Bosses usually aren't apart of puzzle games, but they're here. Usually they all involve the same idea, just keep climbing higher and higher as fast as you can. Some use attacks that will knock out a section of the puzzle, all of which can be undone by your magic undo move. I actually managed to lock one of the end bosses in a constant state of readying an attack for a while by doing this, thus allowing me to progress further than I had before without them blasting away a precious section of the puzzle.

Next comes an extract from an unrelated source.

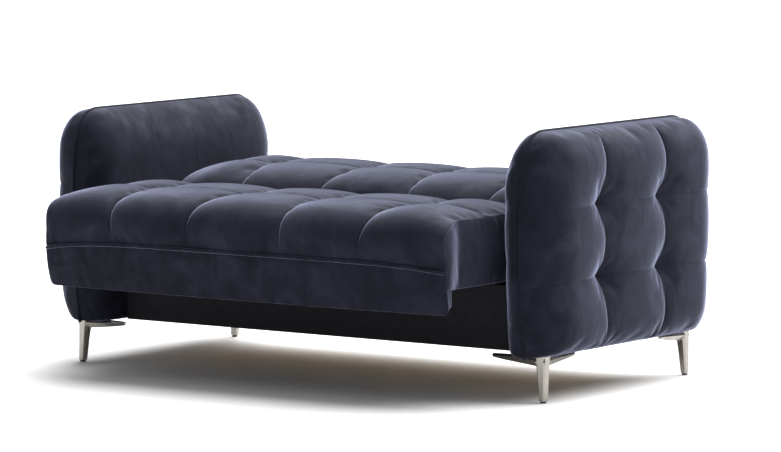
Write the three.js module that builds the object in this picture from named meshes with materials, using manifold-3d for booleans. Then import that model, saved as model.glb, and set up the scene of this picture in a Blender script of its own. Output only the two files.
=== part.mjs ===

Of course no game is complete without some dumb escort mission, and there is just one in this game. And it is every bit of annoying as you'd think it'd be. Your AI partner has no sense of self preservation and has to be constantly attended to or they'll stand around as their death comes flying at them. There were a few moments where I had to shout at the TV "MOVE DAMN YOU" because there's no way to directly get them to move.

In true Atlus fashion, the game doesn't end when you think it will. It took about 7-8 more puzzles to actually beat the game than advertised. It wouldn't be an issue if the game didn't keep telling you, 'oh, don't worry, this is the last puzzle'. It was about the 3rd time the game told me that, that I just stopped listening to what it had to say on the matter.

At the end of it all Catherine is a unique game, but it could've executed the whole moral dilemma situation better. I wouldn't say it's team Persona's best game, but it's not their worst. The game will run you about 10-12 hours, not counting deadly plunges into the abyss. All I can really say is, I could live without it.